Page has described the trip as not campaign related, and while he was there he briefly met Russian Deputy Prime Minister Arkady Dvorkovich.

Page also said he had "recently been in contact" with Justice Department special counsel Robert Mueller, deputy attorney general Rod Rosenstein and other senior Justice officials regarding the "multiple outstanding requests" he made to get more info about FISA warrants reportedly used against him by the Obama administration.

Rep. Adam Schiff of California, the top Democrat on the committee, said in a statement that Page was "forced to acknowledge that he communicated with high level Russian officials while in Moscow, including one of Russia's deputy prime ministers," Schiff said.

"Perhaps most important, Page -- after being presented with an email he sent to his campaign supervisors, and which he did not disclose to the Committee prior to the interview and despite a subpoena from the Committee -- detailed his meetings with Russian government officials and others, and said that they provided him with insights and outreach that he was interested in sharing with the campaign," Schiff added.

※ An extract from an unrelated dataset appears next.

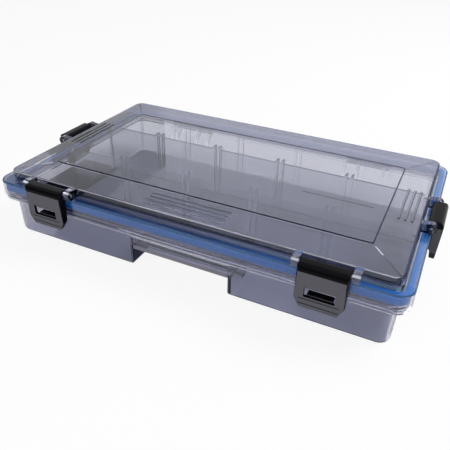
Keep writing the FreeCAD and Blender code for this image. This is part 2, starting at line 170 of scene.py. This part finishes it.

Page's disclosure that he met with Dvorkovich differed from his description he gave to CNN's Jake Tapper last week, in which he said he had only met with academics and a few business people whom he had "known for over a decade," though he had acknowledged the meeting earlier this year.

In addition, Page said he was interviewed by the FBI four or five times in 2017. Previously, he had said those interviews happened in March.

Page denied any collusion during the interview, saying he "played no role in any government active measures in the 2016 election other than being a target of the Obama administration's efforts to support Mrs. Clinton's campaign."

The only discussion he could recall where WikiLeaks came up, he said, was during a TV interview with RT in London on October 24. The host and staffed mentioned "in passing" that it "might be potentially interesting."

Schiff's statement noted that Page also took trips to Budapest, Hungary, in September 2016, and again to Moscow in December 2016.

Page was also interviewed last month by the Senate intelligence committee as part of its probe into Russian election meddling, but that transcript is not being made public.

Page traveled to Moscow for a few days in early July 2016, where he gave a lecture critical of US foreign policy. He has said that the topic of sanctions might have come up in his conversations but that he was not there as an emissary of the Trump campaign.

After the trip, the FBI grew concerned that he had been compromised by Russian operatives, US officials previously told CNN.